Required work – Print all the records exactly, please.

[Entries from a dataset]

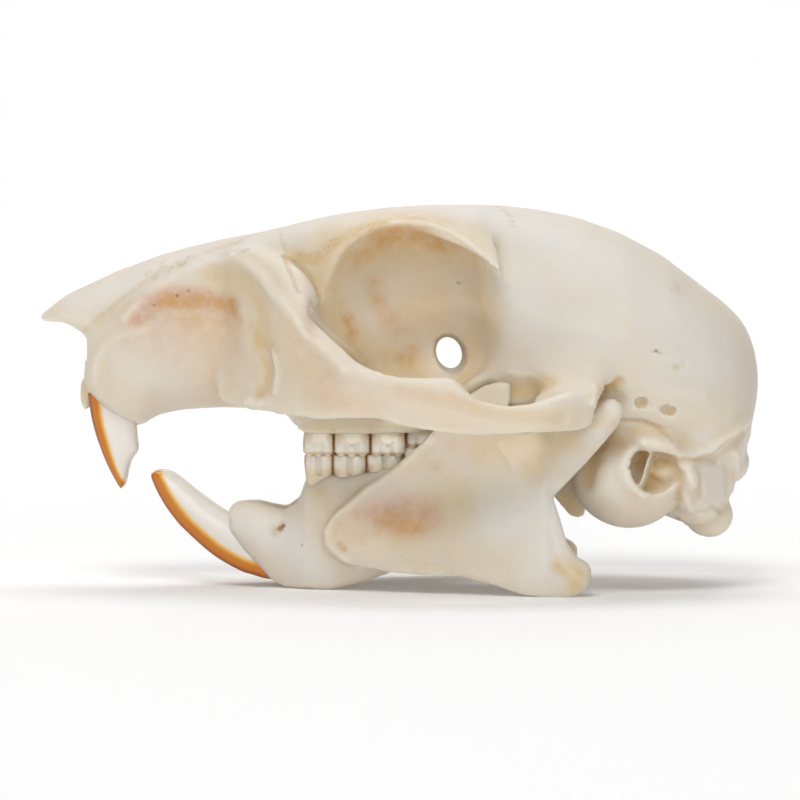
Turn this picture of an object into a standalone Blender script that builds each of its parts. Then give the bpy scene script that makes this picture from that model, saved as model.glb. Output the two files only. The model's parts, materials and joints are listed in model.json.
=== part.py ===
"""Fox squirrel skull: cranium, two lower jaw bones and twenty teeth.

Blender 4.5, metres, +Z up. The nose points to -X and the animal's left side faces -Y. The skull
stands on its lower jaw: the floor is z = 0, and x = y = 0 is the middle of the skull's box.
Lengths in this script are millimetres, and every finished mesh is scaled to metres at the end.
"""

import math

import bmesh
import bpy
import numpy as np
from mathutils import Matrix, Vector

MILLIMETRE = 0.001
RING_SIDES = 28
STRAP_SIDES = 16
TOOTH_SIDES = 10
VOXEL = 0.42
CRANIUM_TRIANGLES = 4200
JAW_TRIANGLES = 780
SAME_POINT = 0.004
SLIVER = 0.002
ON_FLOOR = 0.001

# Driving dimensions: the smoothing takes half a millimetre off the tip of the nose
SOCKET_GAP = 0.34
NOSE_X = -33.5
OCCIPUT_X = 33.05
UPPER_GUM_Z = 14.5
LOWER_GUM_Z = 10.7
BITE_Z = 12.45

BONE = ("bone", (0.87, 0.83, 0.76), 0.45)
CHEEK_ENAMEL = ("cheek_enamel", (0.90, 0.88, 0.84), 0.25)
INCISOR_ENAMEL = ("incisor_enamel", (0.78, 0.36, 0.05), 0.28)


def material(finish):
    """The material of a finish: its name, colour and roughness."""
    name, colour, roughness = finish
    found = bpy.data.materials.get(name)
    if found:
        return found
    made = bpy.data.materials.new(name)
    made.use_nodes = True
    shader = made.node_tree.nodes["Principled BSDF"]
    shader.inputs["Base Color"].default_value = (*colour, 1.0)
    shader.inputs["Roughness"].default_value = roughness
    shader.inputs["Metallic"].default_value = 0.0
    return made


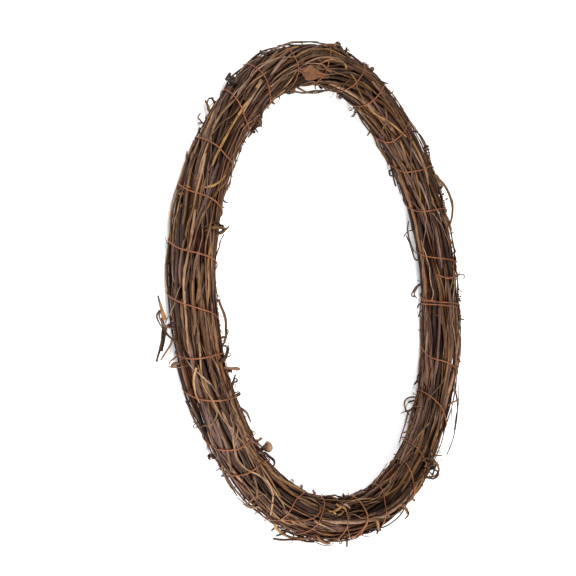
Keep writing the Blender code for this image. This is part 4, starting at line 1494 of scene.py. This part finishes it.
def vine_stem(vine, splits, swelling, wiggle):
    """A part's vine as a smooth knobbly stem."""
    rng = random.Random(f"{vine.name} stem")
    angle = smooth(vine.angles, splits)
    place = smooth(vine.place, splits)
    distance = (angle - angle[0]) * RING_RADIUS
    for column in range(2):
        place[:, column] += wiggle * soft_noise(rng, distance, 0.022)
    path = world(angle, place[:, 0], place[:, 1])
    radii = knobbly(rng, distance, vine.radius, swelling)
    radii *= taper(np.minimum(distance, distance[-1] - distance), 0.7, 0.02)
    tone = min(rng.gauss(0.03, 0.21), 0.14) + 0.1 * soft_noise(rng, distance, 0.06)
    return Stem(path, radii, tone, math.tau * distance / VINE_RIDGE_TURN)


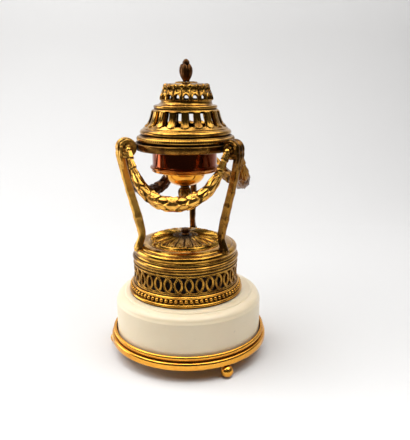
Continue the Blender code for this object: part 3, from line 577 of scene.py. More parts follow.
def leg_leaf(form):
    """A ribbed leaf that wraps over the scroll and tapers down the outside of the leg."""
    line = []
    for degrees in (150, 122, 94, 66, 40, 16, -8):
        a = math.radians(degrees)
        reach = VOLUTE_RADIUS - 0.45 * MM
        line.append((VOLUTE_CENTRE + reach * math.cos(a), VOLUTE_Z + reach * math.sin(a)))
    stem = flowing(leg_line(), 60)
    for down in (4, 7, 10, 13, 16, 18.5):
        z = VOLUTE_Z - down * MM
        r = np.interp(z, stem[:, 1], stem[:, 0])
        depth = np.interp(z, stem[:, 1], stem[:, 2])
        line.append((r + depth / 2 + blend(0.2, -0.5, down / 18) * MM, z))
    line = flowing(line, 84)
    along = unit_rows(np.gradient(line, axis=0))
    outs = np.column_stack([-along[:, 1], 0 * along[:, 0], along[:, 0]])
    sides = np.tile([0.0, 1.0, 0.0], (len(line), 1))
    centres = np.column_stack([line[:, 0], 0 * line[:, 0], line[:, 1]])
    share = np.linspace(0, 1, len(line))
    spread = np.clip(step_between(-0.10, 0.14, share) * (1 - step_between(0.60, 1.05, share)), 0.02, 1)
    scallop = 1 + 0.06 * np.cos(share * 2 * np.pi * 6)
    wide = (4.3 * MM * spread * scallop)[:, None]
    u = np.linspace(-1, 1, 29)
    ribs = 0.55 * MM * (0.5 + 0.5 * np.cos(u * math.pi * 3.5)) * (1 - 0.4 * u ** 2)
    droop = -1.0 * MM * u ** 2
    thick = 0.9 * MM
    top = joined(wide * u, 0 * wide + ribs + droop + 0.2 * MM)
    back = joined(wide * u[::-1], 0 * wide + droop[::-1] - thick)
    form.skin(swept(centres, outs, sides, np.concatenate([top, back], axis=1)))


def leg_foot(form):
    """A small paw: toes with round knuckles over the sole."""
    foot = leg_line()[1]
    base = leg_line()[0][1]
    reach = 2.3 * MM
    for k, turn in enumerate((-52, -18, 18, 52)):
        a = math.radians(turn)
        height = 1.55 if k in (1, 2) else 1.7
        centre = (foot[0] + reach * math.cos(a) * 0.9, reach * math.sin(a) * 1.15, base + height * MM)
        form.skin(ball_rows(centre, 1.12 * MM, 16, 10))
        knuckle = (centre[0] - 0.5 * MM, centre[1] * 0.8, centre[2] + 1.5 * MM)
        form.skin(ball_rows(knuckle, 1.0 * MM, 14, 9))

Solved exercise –
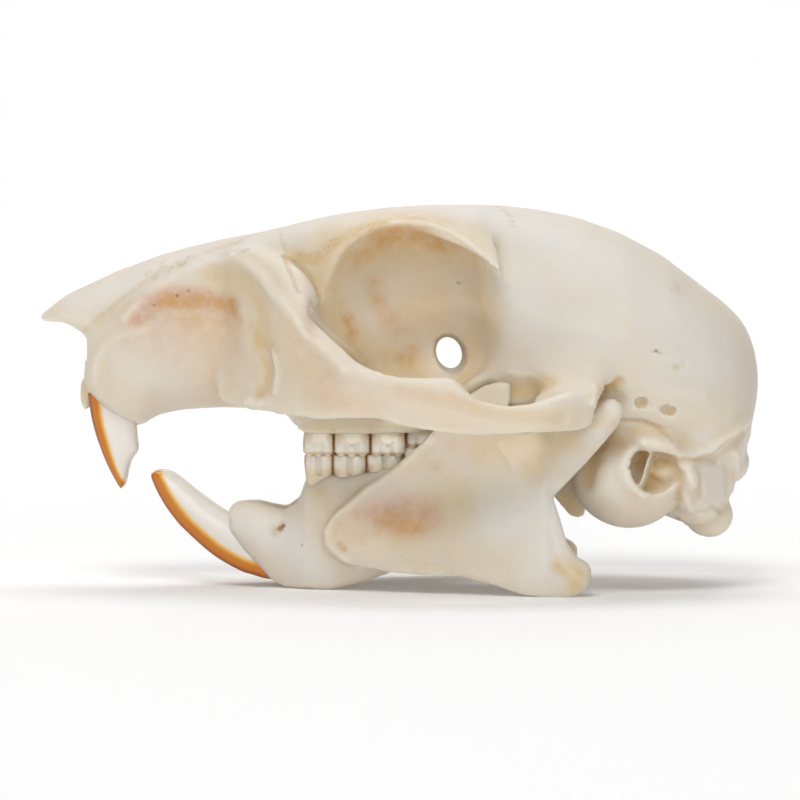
Turn this picture of an object into a standalone Blender script that builds each of its parts. Then give the bpy scene script that makes this picture from that model, saved as model.glb. Output the two files only. The model's parts, materials and joints are listed in model.json.
=== part.py ===
"""Fox squirrel skull: cranium, two lower jaw bones and twenty teeth.

Blender 4.5, metres, +Z up. The nose points to -X and the animal's left side faces -Y. The skull
stands on its lower jaw: the floor is z = 0, and x = y = 0 is the middle of the skull's box.
Lengths in this script are millimetres, and every finished mesh is scaled to metres at the end.
"""

import math

import bmesh
import bpy
import numpy as np
from mathutils import Matrix, Vector

MILLIMETRE = 0.001
RING_SIDES = 28
STRAP_SIDES = 16
TOOTH_SIDES = 10
VOXEL = 0.42
CRANIUM_TRIANGLES = 4200
JAW_TRIANGLES = 780
SAME_POINT = 0.004
SLIVER = 0.002
ON_FLOOR = 0.001

# Driving dimensions: the smoothing takes half a millimetre off the tip of the nose
SOCKET_GAP = 0.34
NOSE_X = -33.5
OCCIPUT_X = 33.05
UPPER_GUM_Z = 14.5
LOWER_GUM_Z = 10.7
BITE_Z = 12.45

BONE = ("bone", (0.87, 0.83, 0.76), 0.45)
CHEEK_ENAMEL = ("cheek_enamel", (0.90, 0.88, 0.84), 0.25)
INCISOR_ENAMEL = ("incisor_enamel", (0.78, 0.36, 0.05), 0.28)


def material(finish):
    """The material of a finish: its name, colour and roughness."""
    name, colour, roughness = finish
    found = bpy.data.materials.get(name)
    if found:
        return found
    made = bpy.data.materials.new(name)
    made.use_nodes = True
    shader = made.node_tree.nodes["Principled BSDF"]
    shader.inputs["Base Color"].default_value = (*colour, 1.0)
    shader.inputs["Roughness"].default_value = roughness
    shader.inputs["Metallic"].default_value = 0.0
    return made


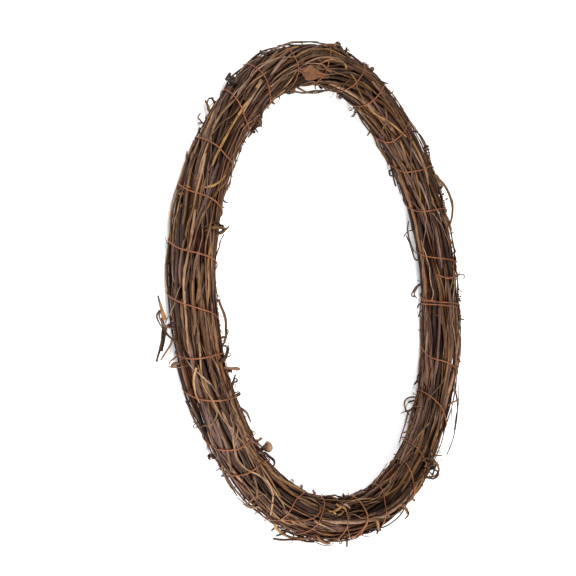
Keep writing the Blender code for this image. This is part 4, starting at line 1494 of scene.py. This part finishes it.
def vine_stem(vine, splits, swelling, wiggle):
    """A part's vine as a smooth knobbly stem."""
    rng = random.Random(f"{vine.name} stem")
    angle = smooth(vine.angles, splits)
    place = smooth(vine.place, splits)
    distance = (angle - angle[0]) * RING_RADIUS
    for column in range(2):
        place[:, column] += wiggle * soft_noise(rng, distance, 0.022)
    path = world(angle, place[:, 0], place[:, 1])
    radii = knobbly(rng, distance, vine.radius, swelling)
    radii *= taper(np.minimum(distance, distance[-1] - distance), 0.7, 0.02)
    tone = min(rng.gauss(0.03, 0.21), 0.14) + 0.1 * soft_noise(rng, distance, 0.06)
    return Stem(path, radii, tone, math.tau * distance / VINE_RIDGE_TURN)


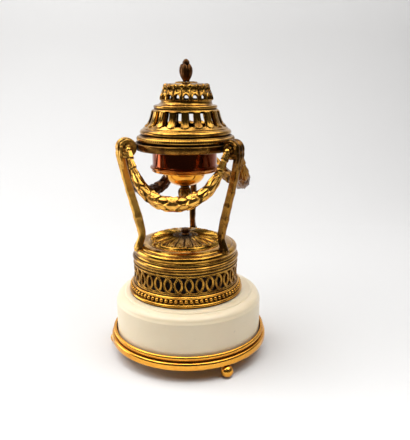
Continue the Blender code for this object: part 3, from line 577 of scene.py. More parts follow.
def leg_leaf(form):
    """A ribbed leaf that wraps over the scroll and tapers down the outside of the leg."""
    line = []
    for degrees in (150, 122, 94, 66, 40, 16, -8):
        a = math.radians(degrees)
        reach = VOLUTE_RADIUS - 0.45 * MM
        line.append((VOLUTE_CENTRE + reach * math.cos(a), VOLUTE_Z + reach * math.sin(a)))
    stem = flowing(leg_line(), 60)
    for down in (4, 7, 10, 13, 16, 18.5):
        z = VOLUTE_Z - down * MM
        r = np.interp(z, stem[:, 1], stem[:, 0])
        depth = np.interp(z, stem[:, 1], stem[:, 2])
        line.append((r + depth / 2 + blend(0.2, -0.5, down / 18) * MM, z))
    line = flowing(line, 84)
    along = unit_rows(np.gradient(line, axis=0))
    outs = np.column_stack([-along[:, 1], 0 * along[:, 0], along[:, 0]])
    sides = np.tile([0.0, 1.0, 0.0], (len(line), 1))
    centres = np.column_stack([line[:, 0], 0 * line[:, 0], line[:, 1]])
    share = np.linspace(0, 1, len(line))
    spread = np.clip(step_between(-0.10, 0.14, share) * (1 - step_between(0.60, 1.05, share)), 0.02, 1)
    scallop = 1 + 0.06 * np.cos(share * 2 * np.pi * 6)
    wide = (4.3 * MM * spread * scallop)[:, None]
    u = np.linspace(-1, 1, 29)
    ribs = 0.55 * MM * (0.5 + 0.5 * np.cos(u * math.pi * 3.5)) * (1 - 0.4 * u ** 2)
    droop = -1.0 * MM * u ** 2
    thick = 0.9 * MM
    top = joined(wide * u, 0 * wide + ribs + droop + 0.2 * MM)
    back = joined(wide * u[::-1], 0 * wide + droop[::-1] - thick)
    form.skin(swept(centres, outs, sides, np.concatenate([top, back], axis=1)))


def leg_foot(form):
    """A small paw: toes with round knuckles over the sole."""
    foot = leg_line()[1]
    base = leg_line()[0][1]
    reach = 2.3 * MM
    for k, turn in enumerate((-52, -18, 18, 52)):
        a = math.radians(turn)
        height = 1.55 if k in (1, 2) else 1.7
        centre = (foot[0] + reach * math.cos(a) * 0.9, reach * math.sin(a) * 1.15, base + height * MM)
        form.skin(ball_rows(centre, 1.12 * MM, 16, 10))
        knuckle = (centre[0] - 0.5 * MM, centre[1] * 0.8, centre[2] + 1.5 * MM)
        form.skin(ball_rows(knuckle, 1.0 * MM, 14, 9))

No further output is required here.